Stated problem. Starting at the first line of the data below, write out each line exactly until you reach the line containing "const kneeHalf = width", and include that line too.

Data provided.
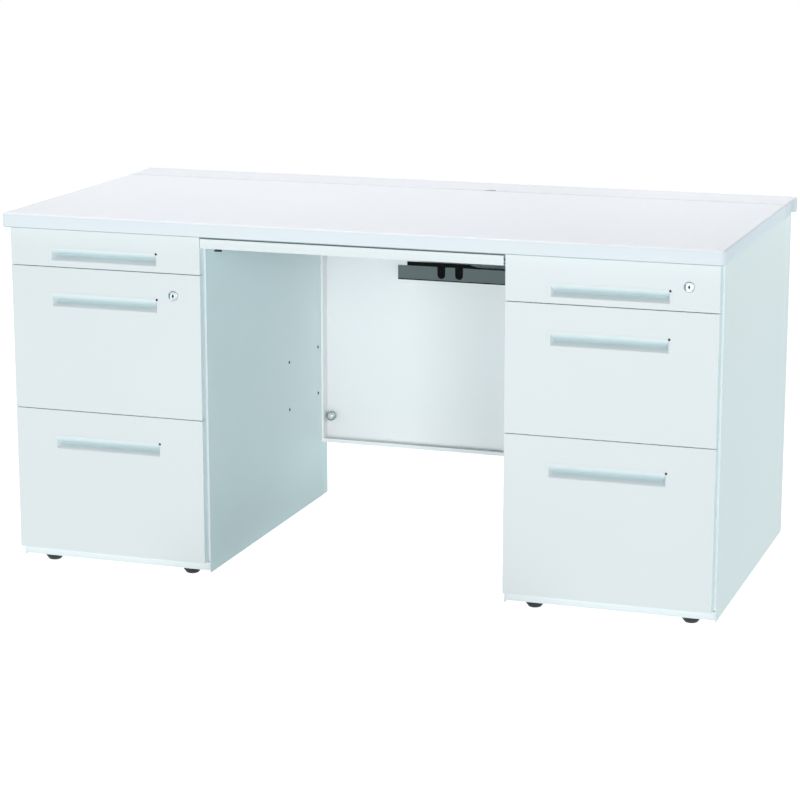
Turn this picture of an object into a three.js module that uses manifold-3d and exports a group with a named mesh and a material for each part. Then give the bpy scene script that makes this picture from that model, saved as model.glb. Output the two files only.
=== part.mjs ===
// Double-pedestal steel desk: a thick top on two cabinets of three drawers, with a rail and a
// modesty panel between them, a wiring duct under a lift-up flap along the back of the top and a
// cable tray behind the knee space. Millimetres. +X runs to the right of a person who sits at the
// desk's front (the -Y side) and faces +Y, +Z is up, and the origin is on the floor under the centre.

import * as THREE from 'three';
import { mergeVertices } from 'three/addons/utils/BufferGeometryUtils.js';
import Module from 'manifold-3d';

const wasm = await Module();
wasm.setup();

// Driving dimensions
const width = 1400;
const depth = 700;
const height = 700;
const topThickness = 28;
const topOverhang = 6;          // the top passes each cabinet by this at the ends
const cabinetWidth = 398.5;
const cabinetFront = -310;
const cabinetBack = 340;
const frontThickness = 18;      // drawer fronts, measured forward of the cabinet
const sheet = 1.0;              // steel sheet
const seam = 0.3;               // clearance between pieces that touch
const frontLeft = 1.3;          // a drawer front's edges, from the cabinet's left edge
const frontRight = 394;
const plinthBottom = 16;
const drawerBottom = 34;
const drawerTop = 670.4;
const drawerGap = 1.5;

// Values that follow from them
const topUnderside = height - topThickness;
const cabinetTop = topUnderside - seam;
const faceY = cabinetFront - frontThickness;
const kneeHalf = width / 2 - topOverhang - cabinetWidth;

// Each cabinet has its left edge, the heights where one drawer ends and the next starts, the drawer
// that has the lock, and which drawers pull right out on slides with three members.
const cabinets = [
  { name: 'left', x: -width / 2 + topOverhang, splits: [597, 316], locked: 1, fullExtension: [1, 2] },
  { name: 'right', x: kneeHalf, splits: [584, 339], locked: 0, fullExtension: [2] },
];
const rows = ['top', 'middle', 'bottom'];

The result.
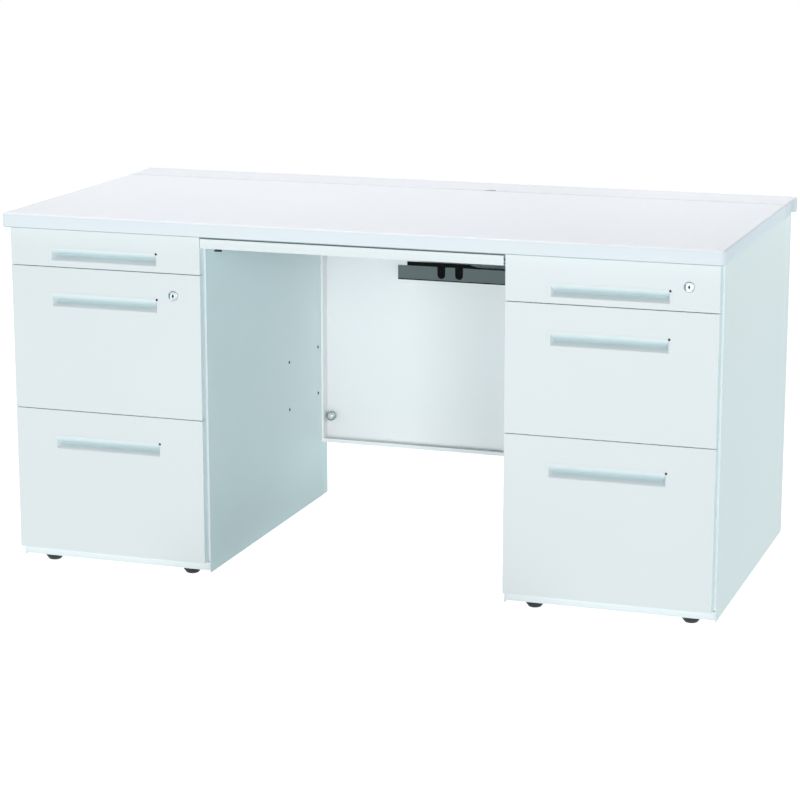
Turn this picture of an object into a three.js module that uses manifold-3d and exports a group with a named mesh and a material for each part. Then give the bpy scene script that makes this picture from that model, saved as model.glb. Output the two files only.
=== part.mjs ===
// Double-pedestal steel desk: a thick top on two cabinets of three drawers, with a rail and a
// modesty panel between them, a wiring duct under a lift-up flap along the back of the top and a
// cable tray behind the knee space. Millimetres. +X runs to the right of a person who sits at the
// desk's front (the -Y side) and faces +Y, +Z is up, and the origin is on the floor under the centre.

import * as THREE from 'three';
import { mergeVertices } from 'three/addons/utils/BufferGeometryUtils.js';
import Module from 'manifold-3d';

const wasm = await Module();
wasm.setup();

// Driving dimensions
const width = 1400;
const depth = 700;
const height = 700;
const topThickness = 28;
const topOverhang = 6;          // the top passes each cabinet by this at the ends
const cabinetWidth = 398.5;
const cabinetFront = -310;
const cabinetBack = 340;
const frontThickness = 18;      // drawer fronts, measured forward of the cabinet
const sheet = 1.0;              // steel sheet
const seam = 0.3;               // clearance between pieces that touch
const frontLeft = 1.3;          // a drawer front's edges, from the cabinet's left edge
const frontRight = 394;
const plinthBottom = 16;
const drawerBottom = 34;
const drawerTop = 670.4;
const drawerGap = 1.5;

// Values that follow from them
const topUnderside = height - topThickness;
const cabinetTop = topUnderside - seam;
const faceY = cabinetFront - frontThickness;
const kneeHalf = width / 2 - topOverhang - cabinetWidth;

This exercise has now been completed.